OS Clustering Architecture
A cluster architecture is a group of two or more computers/server/hosts/nodes built with fault tolerant components and connected using network, storage, and software components to make a single virtual or logical server, available anytime in either of the physical computer/server/hosts or nodes. On the other view, cluster framework is an architecture that allows systems to combine together as an aggregated host, a way of harnessing of multiple processors to work in parallel, sharing memory across multiple hosts So cluster is not just a solution to availability in the form of failover and fault tolerant services but also stretches to scalability and performance.
A high-level two-node cluster architecture is explained in Figure 1.
As shown in the above diagram, the basic design of a cluster framework consists of two or more cluster hosts/nodes – physical or virtual, Operating System, supported cluster software, network, and shared storage (SAN or NAS shared storage). The figure also shows some other aspects: redundancy design to support the cluster framework (like dual power supplies, Link Aggregation, and IPMP configuration).
Network configurations should be set up with both server-level network card redundancy as well as having a redundant switch for failover. Network ports be configured to provide maximum redundancy allowing network survival due to the failure of the card at the server end or a failure of the switch.
A core component of cluster configuration is cluster heartbeat (transport interconnect). Cluster heartbeat plays a critical role for keeping a cluster alive. Heartbeat interconnects are used for pinging each cluster node, ensuring they are part of the cluster.
The other network component of cluster configuration is the core network (or company’s internal network) that is used for communication between cluster resources (e.g., across applications or communications from application to database).
And the last component of the cluster network configuration is the communication to or from end users connecting from a public network to the back-end application under cluster configuration.
Redundant cluster network configuration is done differently for different kinds of configuration requirements. One of the configurations is to aggregate multiple network ports at the host level. The technology used for aggregating ports is either link aggregation (UNIX) or interface bonding (Linux) or NIC teaming. Link aggregation or interface bonding provides network redundancy/load balancing as well as providing combined bandwidth to the virtual network pipe created out of bonding. At the network configuration level, Port Channel – LACP will need to be configured to support the link aggregation configuration at the server end.
Additionally, IP Multipathing can be set up either on top of link aggregation or configured independently to further support the network redundancy via failover policies adopted (active/active or active/standby).
These will specifically be explained on the specific clustering framework (for Oracle Solaris Cluster or Veritas Cluster).

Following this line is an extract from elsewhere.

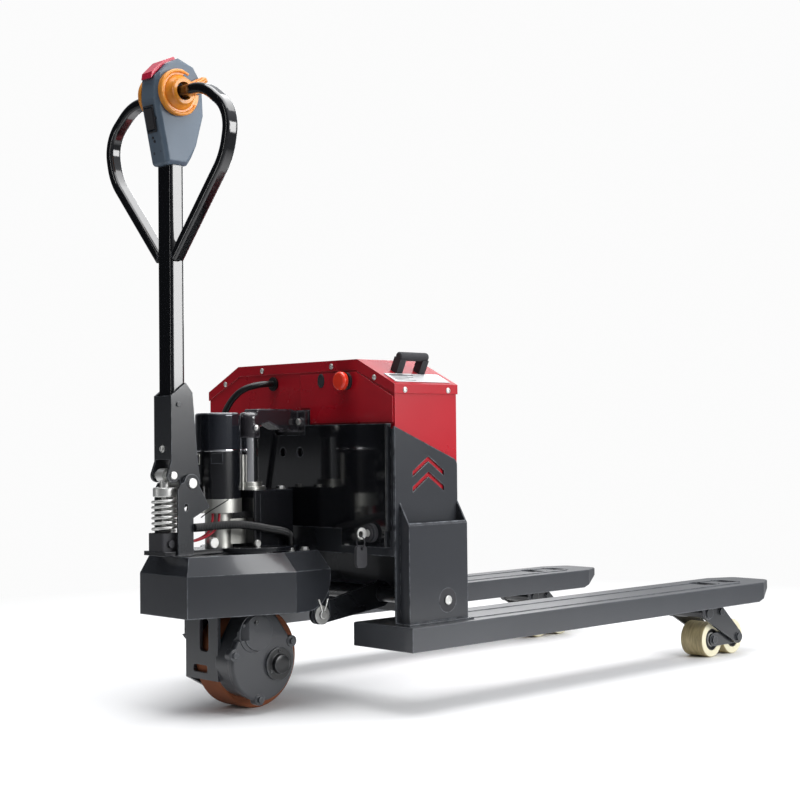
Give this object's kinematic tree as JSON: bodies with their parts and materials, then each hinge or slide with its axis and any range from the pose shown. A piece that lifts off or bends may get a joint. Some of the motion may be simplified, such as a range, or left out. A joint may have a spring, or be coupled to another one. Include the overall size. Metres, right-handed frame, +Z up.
{
  "type": "electric pallet truck",
  "caption": "Powered pallet truck with twin load forks, boxed battery body, steered drive wheel under a sheet guard, hydraulic ram and a sprung tiller with butterfly throttle.",
  "frame": {"origin": "middle of the footprint, on the floor", "axes": "+X to the fork tips, +Z up, +Y to the operator's left"},
  "size_m": [1.558, 0.685, 1.225],
  "materials": {
    "frame_grey": "gloss powder coat",
    "fork_grey": "satin powder coat",
    "cover_black": "high gloss",
    "box_red": "gloss powder coat",
    "bright_zinc": "zinc plated",
    "moulded_black": "moulded",
    "stop_red": "glossy",
    "battery_grey": "moulded",
    "rubber_black": "matt",
    "forging": "gloss over forging",
    "hard_chrome": "polished",
    "pump_black": "satin",
    "dark_chrome": "mirror",
    "bare_aluminium": "cast",
    "guard_grey": "satin powder coat",
    "bearing_steel": "ground",
    "foot_black": "moulded",
    "gear_grey": "painted casting",
    "drive_tread": "polyurethane",
    "tiller_black": "gloss",
    "head_grey": "moulded",
    "paddle_orange": "moulded",
    "button_crimson": "moulded",
    "linkage_grey": "satin",
    "roller_cream": "polyurethane"
  },
  "bodies": {
    "chassis": {"fork_left": "fork_grey", "fork_right": "fork_grey", "side_plates": "frame_grey", "side_bins": "frame_grey", "shaft_bushes": "moulded_black", "bulkhead": "frame_grey", "rear_panel": "frame_grey", "controller": "moulded_black", "front_cover": "cover_black", "key_lock": "bright_zinc", "battery_box": "box_red", "battery_lid": "box_red", "switch_panel": "box_red", "box_screws": "bright_zinc", "stop_base": "moulded_black", "cable_grommet": "rubber_black", "battery_handle": "moulded_black", "battery_pack": "battery_grey", "head_bracket": "forging", "ram": "hard_chrome", "main_cable": "rubber_black"},
    "key": {"key": "bright_zinc"},
    "key_fob": {"key_fob": "moulded_black"},
    "stop_button": {"stop_button": "stop_red"},
    "carriage": {"guard": "guard_grey", "carriage_plate": "guard_grey", "cable_gland": "rubber_black", "slewing_ring": "bearing_steel"},
    "drive_unit": {"turntable": "pump_black", "lift_cylinder": "pump_black", "oil_tank": "pump_black", "pump": "bare_aluminium", "pump_motor": "pump_black", "motor_cap": "dark_chrome", "tiller_posts": "guard_grey", "strut_foot": "foot_black", "tiller_spring": "bright_zinc", "gearbox_case": "gear_grey", "gearbox_cover": "gear_grey", "traction_motor": "gear_grey", "harness": "rubber_black"},
    "drive_wheel": {"wheel_hub": "gear_grey", "wheel_tyre": "drive_tread"},
    "tiller": {"tiller_cheeks": "guard_grey", "tiller_pins": "bright_zinc", "tiller_tube": "tiller_black", "handle_loops": "tiller_black", "tiller_head": "head_grey"},
    "strut": {"strut_rod": "bright_zinc"},
    "throttle": {"throttle": "paddle_orange"},
    "head_button": {"head_button": "button_crimson"},
    "rocker_switch": {"rocker_switch": "moulded_black"},
    "lift_rocker": {"lift_rocker": "linkage_grey"},
    "push_rods": {"push_rods": "linkage_grey"},
    "roller_arms": {"roller_arms": "linkage_grey"},
    "bogies": {"bogies": "linkage_grey"},
    "roller_front_left": {"roller_front_left": "roller_cream"},
    "roller_front_right": {"roller_front_right": "roller_cream"},
    "roller_rear_left": {"roller_rear_left": "roller_cream"},
    "roller_rear_right": {"roller_rear_right": "roller_cream"}
  },
  "joints": [
    {"name": "lift", "type": "slide", "parent": "chassis", "child": "carriage", "axis": [0, 0, -1], "range_m": [-0.08, 0.03], "deforming": ["main_cable"]},
    {"name": "steer", "type": "hinge", "parent": "carriage", "child": "drive_unit", "pos_m": [-0.546, 0, 0.285], "axis": [0, 0, 1], "range_deg": [-85, 85]},
    {"name": "wheel_spin", "type": "hinge", "parent": "drive_unit", "child": "drive_wheel", "pos_m": [-0.556, 0, 0.095], "axis": [0, 1, 0], "continuous": true},
    {"name": "tiller_tilt", "type": "hinge", "parent": "drive_unit", "child": "tiller", "pos_m": [-0.709, 0, 0.432], "axis": [0, -1, 0], "range_deg": [0, 75], "stiffness_Nm_per_rad": 24, "springref_deg": -34.38, "deforming": ["tiller_spring"]},
    {"name": "strut_swing", "type": "hinge", "parent": "tiller", "child": "strut", "pos_m": [-0.743, 0, 0.447], "axis": [0, -1, 0], "range_deg": [-80, 1]},
    {"name": "throttle_turn", "type": "hinge", "parent": "tiller", "child": "throttle", "pos_m": [-0.729, 0, 1.155], "axis": [0, 1, 0], "range_deg": [-22, 22], "stiffness_Nm_per_rad": 0.8},
    {"name": "head_button_press", "type": "slide", "parent": "tiller", "child": "head_button", "axis": [0.7193, 0, -0.6947], "range_m": [0, 0.004], "stiffness_N_per_m": 900, "springref_m": -0.002},
    {"name": "rocker_tilt", "type": "hinge", "parent": "tiller", "child": "rocker_switch", "pos_m": [-0.7686, 0, 1.105], "axis": [0, 1, 0], "range_deg": [-8, 8], "stiffness_Nm_per_rad": 0.2},
    {"name": "stop_press", "type": "slide", "parent": "chassis", "child": "stop_button", "axis": [1, 0, 0], "range_m": [0, 0.004], "stiffness_N_per_m": 900, "springref_m": -0.002},
    {"name": "key_turn", "type": "hinge", "parent": "chassis", "child": "key", "pos_m": [-0.455, -0.238, 0.335], "axis": [1, 0, 0], "range_deg": [0, 90]},
    {"name": "fob_hang", "type": "hinge", "parent": "key", "child": "key_fob", "pos_m": [-0.472, -0.238, 0.3262], "axis": [1, 0, 0], "range_deg": [-91, 1]},
    {"name": "lift_shaft", "type": "hinge", "parent": "chassis", "child": "lift_rocker", "pos_m": [-0.32, 0, 0.205], "axis": [0, -1, 0], "range_deg": [-28.96, 11.17]},
    {"name": "rod_slide", "type": "slide", "parent": "chassis", "child": "push_rods", "axis": [1, 0, 0], "range_m": [-0.027, 0.01044]},
    {"name": "arm_swing", "type": "hinge", "parent": "chassis", "child": "roller_arms", "pos_m": [0.529, 0, 0.106], "axis": [0, 1, 0], "range_deg": [-35.22, 13.52]},
    {"name": "bogie_swing", "type": "hinge", "parent": "roller_arms", "child": "bogies", "pos_m": [0.656, 0, 0.04], "axis": [0, -1, 0], "range_deg": [-35.22, 13.52]},
    {"name": "front_roll_left", "type": "hinge", "parent": "bogies", "child": "roller_front_left", "pos_m": [0.572, 0.2625, 0.04], "axis": [0, 1, 0], "continuous": true},
    {"name": "rear_roll_left", "type": "hinge", "parent": "roller_arms", "child": "roller_rear_left", "pos_m": [0.656, 0.2625, 0.04], "axis": [0, 1, 0], "continuous": true},
    {"name": "front_roll_right", "type": "hinge", "parent": "bogies", "child": "roller_front_right", "pos_m": [0.572, -0.2625, 0.04], "axis": [0, 1, 0], "continuous": true},
    {"name": "rear_roll_right", "type": "hinge", "parent": "roller_arms", "child": "roller_rear_right", "pos_m": [0.656, -0.2625, 0.04], "axis": [0, 1, 0], "continuous": true}
  ],
  "couplings": [
    {"joint": "lift_shaft", "follows": "lift", "rad_per_m": 6.2094},
    {"joint": "rod_slide", "follows": "lift", "ratio": 0.33126},
    {"joint": "arm_swing", "follows": "lift", "rad_per_m": 7.5743},
    {"joint": "bogie_swing", "follows": "lift", "rad_per_m": 7.5743},
    {"joint": "strut_swing", "follows": "tiller_tilt", "ratio": -1.05},
    {"joint": "fob_hang", "follows": "key_turn", "ratio": -1}
  ]
}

For the storage configuration, the cluster environment is set up by having both SAN fabric and host storage port-level redundancy. Cluster storage is a shared storage carved from SAN- or NAS-based redundant storage environments. Cluster storage LUNs (Logical Units), also known as multihome disks, are presented to all participant cluster nodes and made active/standby, based on which node is the active cluster node. Software MPXIO is used to create single virtual paths out of multiple redundant paths created out of SAN fabric and host storage ports. Ideally, disks pulled out of SAN storage are raid controlled and provide sufficient disk redundancy, although to have better resilient configuration, it’s better to obtain storage from two separate storage appliances.

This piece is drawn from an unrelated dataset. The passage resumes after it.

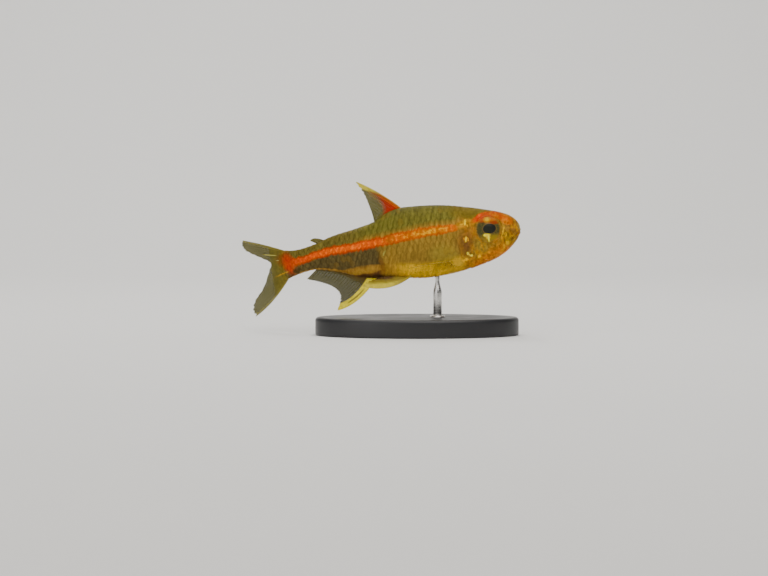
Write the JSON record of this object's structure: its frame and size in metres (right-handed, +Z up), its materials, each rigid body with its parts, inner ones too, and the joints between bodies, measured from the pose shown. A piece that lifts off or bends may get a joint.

Cluster uses quorum voting to prevent split brain and amnesia. Quorum determines the number of failures of node a cluster can sustain and for any further failure cluster must panic. Quorum disk is used for supporting the Cluster quorum.
Cluster Split Brain
Split brain occurs when cluster interconnects between cluster nodes break. In that case, each broken cluster node partitions to form a separate cluster and tries to bring up cluster services simultaneously and access the respective shared storage leading to data corruption. Additionally, it might duplicate network addresses, as each new partitioned clusters might own the logical hosts created as a part of the cluster.
Figure 2. Split Brain
Quorum disk resolves this by ensuring a partition cluster with the majority of votes will be allowed to survive (like the above cluster made of Node1 and Node2) and other cluster partition (Node3) will be forced to panic and fence the node from disks to avoid data corruption.
As stated in Oracle Solaris documentation, “Amnesia is a failure mode in which a node starts with the stale cluster configuration information. This is a synchronization error due to the cluster configuration information not having been propagated to all of the nodes.”

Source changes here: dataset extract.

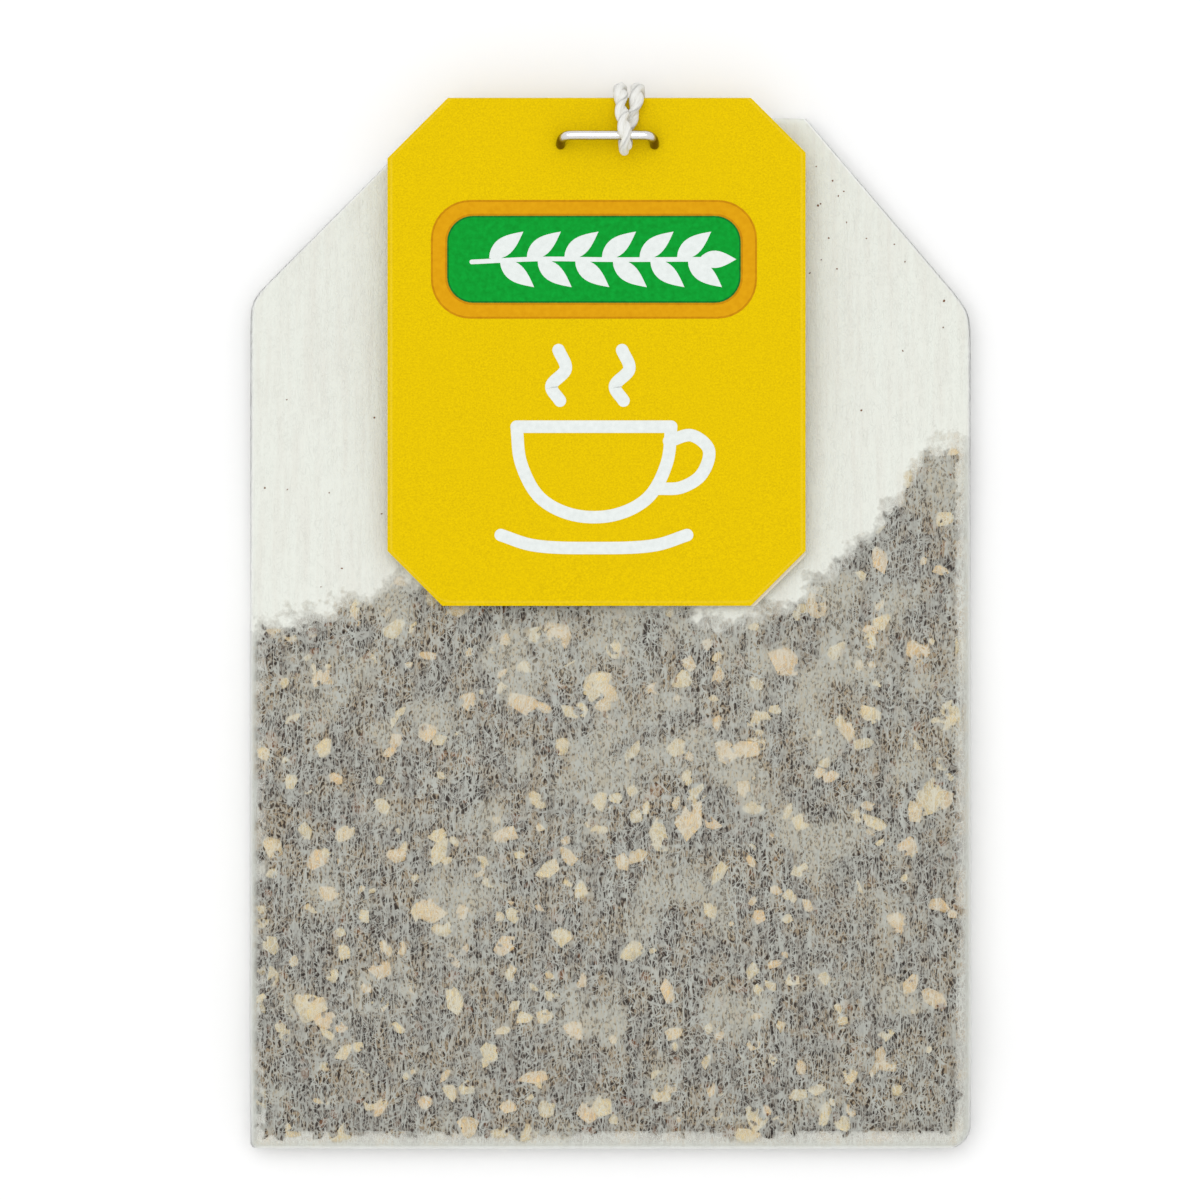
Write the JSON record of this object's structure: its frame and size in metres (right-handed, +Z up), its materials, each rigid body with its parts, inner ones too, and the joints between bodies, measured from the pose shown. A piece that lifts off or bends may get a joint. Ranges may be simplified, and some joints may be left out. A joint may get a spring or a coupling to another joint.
{
  "type": "tea bag",
  "caption": "Double-chamber filter-paper bag of tea, folded and stapled at its head, with a folded card tag on a cotton string.",
  "frame": {"origin": "under the middle of the bag and tag, on the surface that the bag lies on", "axes": "+Z up, away from the surface, +Y towards the stapled head, +X to the right as the tag is read"},
  "size_m": [0.05, 0.0739, 0.007],
  "materials": {
    "filter_paper": "soft matt fibrous filter paper, thin enough to show the tea",
    "tea": "dry cut leaf with pale ginger chips",
    "tag_card": "yellow coated card, faintly mottled, pale cut edges",
    "staple_wire": "bright bent wire",
    "string": "twisted cotton yarn"
  },
  "bodies": {
    "root": {"filter_paper_bag": "filter_paper", "tea_fill_front": "tea", "tea_fill_back": "tea", "tag_card": "tag_card", "tag_staple": "staple_wire", "bag_staple": "staple_wire", "string_tag_end": "string", "string_coil": "string", "string_bag_end": "string"}
  },
  "joints": []
}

Cluster amnesia occurs when cluster nodes leave the cluster due to technical issues. Cluster uses the cluster configuration database to keep this updated across all cluster nodes. Although for the nodes going down due to technical reasons, it will not have an updated cluster repository. When all cluster nodes are restarted, the cluster with the latest configuration should be started first, meaning the cluster node brought down last should be brought up first. But if this is not done, the cluster itself will not know which cluster node contains the right cluster repository and may lead to a stale cluster configuration database.
Figure 3 below explains further the process of cluster amnesia.
Figure 3. Amnesia
To avoid this, cluster quorum guarantees at the time of cluster reboot that it has at least one node (either quorum server or quorum disk) with the latest cluster configuration.